My point is:  no matter what kind of birth you have, it may take a long time to feel good again.  My intention is not to scare you but to reassure you.  I caused myself undue stress by assuming that I would heal a lot quicker than I did.  I thought 6 weeks would be the very longest it would take me to feel good again.  Oh, NO!  Not even close.  I sincerely hope you heal faster than I have, but if you don’t, please don’t worry!  Give yourself time.  The waiting really really sucks, but it will happen!  Make patience your best friend.

When I was in the midst of physically feeling really, really bad, week after week after week, I had a lot of time to think about all the “what ifs”:

  • What if I’d had a c-section?  Would I have had less pain?  Would I have healed faster?  Is that possible?
  • What if I’d started out in the hospital to begin with?  Would my baby have needed the NICU if I hadn’t pushed for those extra hours? (**See note.)
  • What if my baby didn’t go to the NICU?  Would I have been successful with breastfeeding?
  • What if I’d had an epidural instead of doing it unmedicated?  Would I have been less physically spent when he was finally born?  Would I have been able to feel elation when he came out instead of feeling dazed and traumatized?
  • What if I’d been able to birth my baby vaginally without an episiotomy cut?  How much different  would I feel?
  • What if I hadn’t taken castor oil to induce me at 41 weeks + 2 days?  Would I have gone into labor on my own before 42 weeks anyway?  Would I have had an easier labor?  Would it have changed the outcome?

What if, what if, what if?  Why do we do that to ourselves?  Yep– if I’d had a c-section, you can bet that I’d be playing the same “what if” game from that perspective.  It’s insane!!

What points am I trying to make?  What advice do I want to give?

When we’re pregnant, it’s only natural that we want the perfect birth experience.  When that happens it’s great!  I’m sooo happy for those lucky ladies!  But if it didn’t happen for you, then try to be gentle with yourself.   It’s not your fault.  You did the best you could.  Give yourself the time to grieve for the birth experience that you wanted but didn’t get.  Give yourself a lot of time.  Time does heal.  Know that the post-partum hormonal crash makes every sad feeling feel so much worse.
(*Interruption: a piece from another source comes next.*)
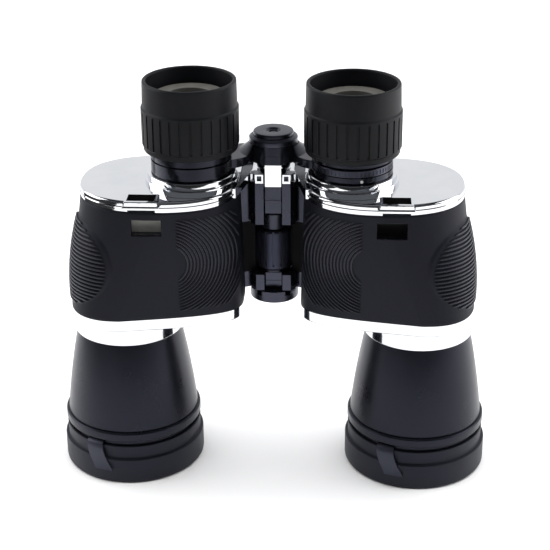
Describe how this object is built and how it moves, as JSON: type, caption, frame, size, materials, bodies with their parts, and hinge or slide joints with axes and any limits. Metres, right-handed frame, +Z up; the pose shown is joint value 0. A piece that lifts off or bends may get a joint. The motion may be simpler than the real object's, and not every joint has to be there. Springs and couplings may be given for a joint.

Nope– I’ll never know if changing one or more variables in my labor and delivery experience would have turned my traumatic experience into a satisfying one.  With every passing month, I’m letting go of the what ifs.  I’m getting closer and closer to…acceptance.

Yep– now that I’ve had my own “less-than-ideal childbirth and failed breastfeeding” experiences, I realize that my thinking on this topic is no longer “black and white” like it used to be.

Before, it was a little too easy to assume that a hospital birth would be bad and a birth center birth would be good…an epidural would be bad, and an unmedicated birth would be good…a c-section would be bad, and a vaginal birth would be good…formula feeding would be bad and breastfeeding would be good…etc, etc.

Now I know that there’s plenty of good and bad in all of it.  A lot of things are out of our control, anyway.

Andrea– congratulations again!  Enjoy your new baby girl.  Rest when you can (easier said than done, I know!)  Recover.  Accept help whenever you can.  Do what’s best for you and your baby.  These next few weeks will probably be difficult, but you’ll get through it.  The learning curve can be rough, but pretty soon you and your baby will have a “flow.”  Enjoy each phase of your newborn’s development.  It’s true that they grow so fast!  I’m starting to have a lot of fun with my almost 3 month old.



(P.S.: I’m still a brand new mom!)


(**Note that my baby was never in any distress while I was pushing.  I do not fault my midwife in any way whatsoever.  I support her and all of her decision making surrounding my labor.  And, during my 6 week post-partum check-up we actually had this same “what if” conversation.)